**PROBLEM REQUIREMENTS:** Write out the listing exactly as it is given.
start PROVIDED MATERIAL
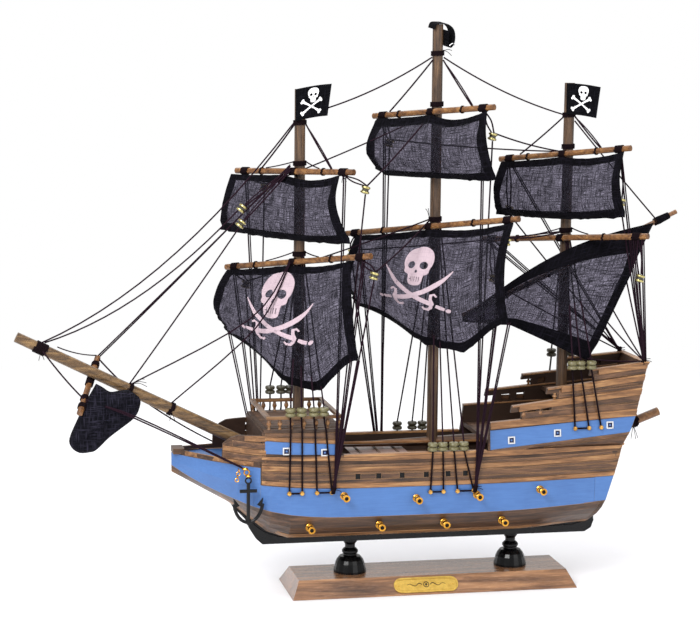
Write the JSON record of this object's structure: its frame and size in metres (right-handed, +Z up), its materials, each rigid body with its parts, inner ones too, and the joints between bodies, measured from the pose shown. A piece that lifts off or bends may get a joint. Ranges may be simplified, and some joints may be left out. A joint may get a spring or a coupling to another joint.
{
  "type": "model sailing ship",
  "caption": "Wooden display model of a square-rigged sailing ship with black gauze sails, a painted wale, brass guns and an anchor, on a board with turned pedestals.",
  "frame": {"origin": "centre of the stand board's underside", "axes": "+X towards the stern, +Y to starboard, +Z up"},
  "size_m": [0.4934, 0.1268, 0.419],
  "materials": {
    "stand_wood": "gloss lacquer",
    "brass": "polished",
    "black_lacquer": "gloss",
    "planking": "satin varnish",
    "blue_paint": "satin paint",
    "deck": "matt stain",
    "hatch_wood": "matt",
    "spar_wood": "satin varnish",
    "mast_wood": "satin varnish",
    "black_gauze": "open weave",
    "flag_cloth": "printed cloth"
  },
  "bodies": {
    "hull": {"base_board": "stand_wood", "base_nameplate": "brass", "pedestal_fore": "black_lacquer", "pedestal_aft": "black_lacquer", "keel": "black_lacquer", "lower_hull": "planking", "blue_wale": "blue_paint", "side_planking_port": "planking", "side_planking_starboard": "planking", "main_deck": "deck", "cargo_hatch": "hatch_wood", "bow_bulwark": "planking", "forecastle": "blue_paint", "forecastle_rail": "spar_wood", "quarter_side_port": "planking", "quarter_side_starboard": "planking", "quarter_deck": "deck", "poop_deck": "deck", "transom": "planking", "stern_spar": "spar_wood", "fore_mast": "mast_wood", "main_mast": "mast_wood", "mizzen_mast": "mast_wood", "bowsprit": "mast_wood", "fore_flag": "flag_cloth", "main_flag": "flag_cloth", "mizzen_flag": "flag_cloth", "upper_cannon_port_1": "brass", "upper_cannon_port_2": "brass", "upper_cannon_port_3": "brass", "upper_cannon_port_4": "brass", "upper_cannon_starboard_1": "brass", "upper_cannon_starboard_2": "brass", "upper_cannon_starboard_3": "brass", "upper_cannon_starboard_4": "brass", "lower_cannon_port_1": "brass", "lower_cannon_port_2": "brass", "lower_cannon_port_3": "brass", "lower_cannon_port_4": "brass", "lower_cannon_starboard_1": "brass", "lower_cannon_starboard_2": "brass", "lower_cannon_starboard_3": "brass", "lower_cannon_starboard_4": "brass"},
    "fore_course": {"fore_course_yard": "spar_wood", "fore_course_sail": "black_gauze"},
    "fore_topsail": {"fore_topsail_yard": "spar_wood", "fore_topsail_sail": "black_gauze"},
    "main_course": {"main_course_yard": "spar_wood", "main_course_sail": "black_gauze"},
    "main_topsail": {"main_topsail_yard": "spar_wood", "main_topsail_sail": "black_gauze"},
    "crossjack": {"crossjack_yard": "spar_wood"},
    "mizzen_topsail": {"mizzen_topsail_yard": "spar_wood", "mizzen_topsail_sail": "black_gauze"},
    "lateen": {"lateen_yard": "spar_wood", "lateen_sail": "black_gauze"},
    "spritsail": {"spritsail_yard": "spar_wood", "spritsail": "black_gauze"},
    "anchor_chain": {"anchor_chain": "brass"},
    "anchor": {"anchor": "black_lacquer"}
  },
  "joints": [
    {"name": "fore_course_swing", "type": "hinge", "parent": "hull", "child": "fore_course", "pos_m": [-0.1, 0, 0.2463], "axis": [0, 0, 1], "range_deg": [-12, 12]},
    {"name": "fore_topsail_swing", "type": "hinge", "parent": "hull", "child": "fore_topsail", "pos_m": [-0.1, 0, 0.3123], "axis": [0, 0, 1], "range_deg": [-12, 12]},
    {"name": "main_course_swing", "type": "hinge", "parent": "hull", "child": "main_course", "pos_m": [0.002, 0, 0.2713], "axis": [0, 0, 1], "range_deg": [-12, 12]},
    {"name": "main_topsail_swing", "type": "hinge", "parent": "hull", "child": "main_topsail", "pos_m": [0.002, 0, 0.3555], "axis": [0, 0, 1], "range_deg": [-12, 12]},
    {"name": "crossjack_swing", "type": "hinge", "parent": "hull", "child": "crossjack", "pos_m": [0.1029, 0, 0.262], "axis": [0, 0, 1], "range_deg": [-12, 12]},
    {"name": "mizzen_topsail_swing", "type": "hinge", "parent": "hull", "child": "mizzen_topsail", "pos_m": [0.1033, 0, 0.3246], "axis": [0, 0, 1], "range_deg": [-12, 12]},
    {"name": "lateen_swing", "type": "hinge", "parent": "hull", "child": "lateen", "pos_m": [0.1028, 0, 0.241], "axis": [0, 0, 1], "range_deg": [-8, 8]},
    {"name": "spritsail_turn", "type": "hinge", "parent": "hull", "child": "spritsail", "pos_m": [-0.24939, 0, 0.16688], "axis": [0.8956, 0, -0.4449], "range_deg": [-15, 15]},
    {"name": "anchor_chain_swing", "type": "hinge", "parent": "hull", "child": "anchor_chain", "pos_m": [-0.1459, -0.0415, 0.1031], "axis": [1, 0, 0], "range_deg": [-40, 0]},
    {"name": "anchor_swing", "type": "hinge", "parent": "anchor_chain", "child": "anchor", "pos_m": [-0.1435, -0.0415, 0.0943], "axis": [0, 1, 0], "range_deg": [-25, 25]}
  ],
  "couplings": [
    {"joint": "fore_topsail_swing", "follows": "fore_course_swing", "ratio": 1},
    {"joint": "main_topsail_swing", "follows": "main_course_swing", "ratio": 1},
    {"joint": "mizzen_topsail_swing", "follows": "crossjack_swing", "ratio": 1}
  ]
}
end PROVIDED MATERIAL
**RESULT FOR THIS EXERCISE:**
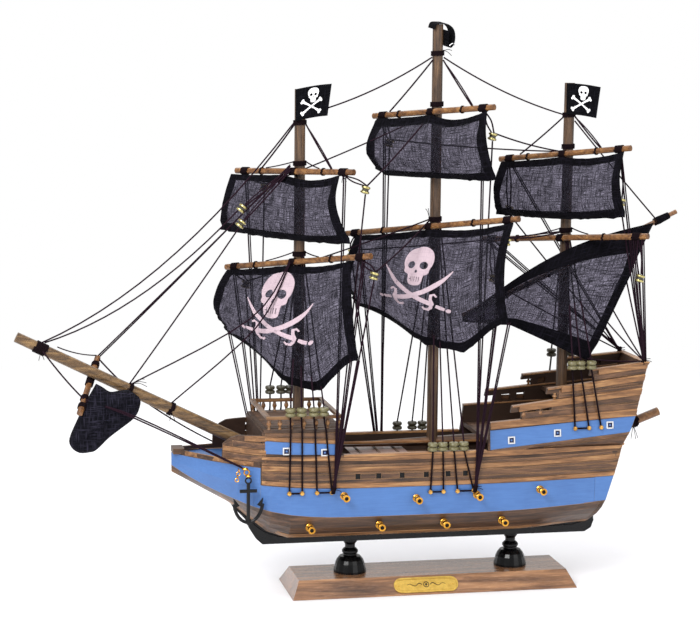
Write the JSON record of this object's structure: its frame and size in metres (right-handed, +Z up), its materials, each rigid body with its parts, inner ones too, and the joints between bodies, measured from the pose shown. A piece that lifts off or bends may get a joint. Ranges may be simplified, and some joints may be left out. A joint may get a spring or a coupling to another joint.
{
  "type": "model sailing ship",
  "caption": "Wooden display model of a square-rigged sailing ship with black gauze sails, a painted wale, brass guns and an anchor, on a board with turned pedestals.",
  "frame": {"origin": "centre of the stand board's underside", "axes": "+X towards the stern, +Y to starboard, +Z up"},
  "size_m": [0.4934, 0.1268, 0.419],
  "materials": {
    "stand_wood": "gloss lacquer",
    "brass": "polished",
    "black_lacquer": "gloss",
    "planking": "satin varnish",
    "blue_paint": "satin paint",
    "deck": "matt stain",
    "hatch_wood": "matt",
    "spar_wood": "satin varnish",
    "mast_wood": "satin varnish",
    "black_gauze": "open weave",
    "flag_cloth": "printed cloth"
  },
  "bodies": {
    "hull": {"base_board": "stand_wood", "base_nameplate": "brass", "pedestal_fore": "black_lacquer", "pedestal_aft": "black_lacquer", "keel": "black_lacquer", "lower_hull": "planking", "blue_wale": "blue_paint", "side_planking_port": "planking", "side_planking_starboard": "planking", "main_deck": "deck", "cargo_hatch": "hatch_wood", "bow_bulwark": "planking", "forecastle": "blue_paint", "forecastle_rail": "spar_wood", "quarter_side_port": "planking", "quarter_side_starboard": "planking", "quarter_deck": "deck", "poop_deck": "deck", "transom": "planking", "stern_spar": "spar_wood", "fore_mast": "mast_wood", "main_mast": "mast_wood", "mizzen_mast": "mast_wood", "bowsprit": "mast_wood", "fore_flag": "flag_cloth", "main_flag": "flag_cloth", "mizzen_flag": "flag_cloth", "upper_cannon_port_1": "brass", "upper_cannon_port_2": "brass", "upper_cannon_port_3": "brass", "upper_cannon_port_4": "brass", "upper_cannon_starboard_1": "brass", "upper_cannon_starboard_2": "brass", "upper_cannon_starboard_3": "brass", "upper_cannon_starboard_4": "brass", "lower_cannon_port_1": "brass", "lower_cannon_port_2": "brass", "lower_cannon_port_3": "brass", "lower_cannon_port_4": "brass", "lower_cannon_starboard_1": "brass", "lower_cannon_starboard_2": "brass", "lower_cannon_starboard_3": "brass", "lower_cannon_starboard_4": "brass"},
    "fore_course": {"fore_course_yard": "spar_wood", "fore_course_sail": "black_gauze"},
    "fore_topsail": {"fore_topsail_yard": "spar_wood", "fore_topsail_sail": "black_gauze"},
    "main_course": {"main_course_yard": "spar_wood", "main_course_sail": "black_gauze"},
    "main_topsail": {"main_topsail_yard": "spar_wood", "main_topsail_sail": "black_gauze"},
    "crossjack": {"crossjack_yard": "spar_wood"},
    "mizzen_topsail": {"mizzen_topsail_yard": "spar_wood", "mizzen_topsail_sail": "black_gauze"},
    "lateen": {"lateen_yard": "spar_wood", "lateen_sail": "black_gauze"},
    "spritsail": {"spritsail_yard": "spar_wood", "spritsail": "black_gauze"},
    "anchor_chain": {"anchor_chain": "brass"},
    "anchor": {"anchor": "black_lacquer"}
  },
  "joints": [
    {"name": "fore_course_swing", "type": "hinge", "parent": "hull", "child": "fore_course", "pos_m": [-0.1, 0, 0.2463], "axis": [0, 0, 1], "range_deg": [-12, 12]},
    {"name": "fore_topsail_swing", "type": "hinge", "parent": "hull", "child": "fore_topsail", "pos_m": [-0.1, 0, 0.3123], "axis": [0, 0, 1], "range_deg": [-12, 12]},
    {"name": "main_course_swing", "type": "hinge", "parent": "hull", "child": "main_course", "pos_m": [0.002, 0, 0.2713], "axis": [0, 0, 1], "range_deg": [-12, 12]},
    {"name": "main_topsail_swing", "type": "hinge", "parent": "hull", "child": "main_topsail", "pos_m": [0.002, 0, 0.3555], "axis": [0, 0, 1], "range_deg": [-12, 12]},
    {"name": "crossjack_swing", "type": "hinge", "parent": "hull", "child": "crossjack", "pos_m": [0.1029, 0, 0.262], "axis": [0, 0, 1], "range_deg": [-12, 12]},
    {"name": "mizzen_topsail_swing", "type": "hinge", "parent": "hull", "child": "mizzen_topsail", "pos_m": [0.1033, 0, 0.3246], "axis": [0, 0, 1], "range_deg": [-12, 12]},
    {"name": "lateen_swing", "type": "hinge", "parent": "hull", "child": "lateen", "pos_m": [0.1028, 0, 0.241], "axis": [0, 0, 1], "range_deg": [-8, 8]},
    {"name": "spritsail_turn", "type": "hinge", "parent": "hull", "child": "spritsail", "pos_m": [-0.24939, 0, 0.16688], "axis": [0.8956, 0, -0.4449], "range_deg": [-15, 15]},
    {"name": "anchor_chain_swing", "type": "hinge", "parent": "hull", "child": "anchor_chain", "pos_m": [-0.1459, -0.0415, 0.1031], "axis": [1, 0, 0], "range_deg": [-40, 0]},
    {"name": "anchor_swing", "type": "hinge", "parent": "anchor_chain", "child": "anchor", "pos_m": [-0.1435, -0.0415, 0.0943], "axis": [0, 1, 0], "range_deg": [-25, 25]}
  ],
  "couplings": [
    {"joint": "fore_topsail_swing", "follows": "fore_course_swing", "ratio": 1},
    {"joint": "main_topsail_swing", "follows": "main_course_swing", "ratio": 1},
    {"joint": "mizzen_topsail_swing", "follows": "crossjack_swing", "ratio": 1}
  ]
}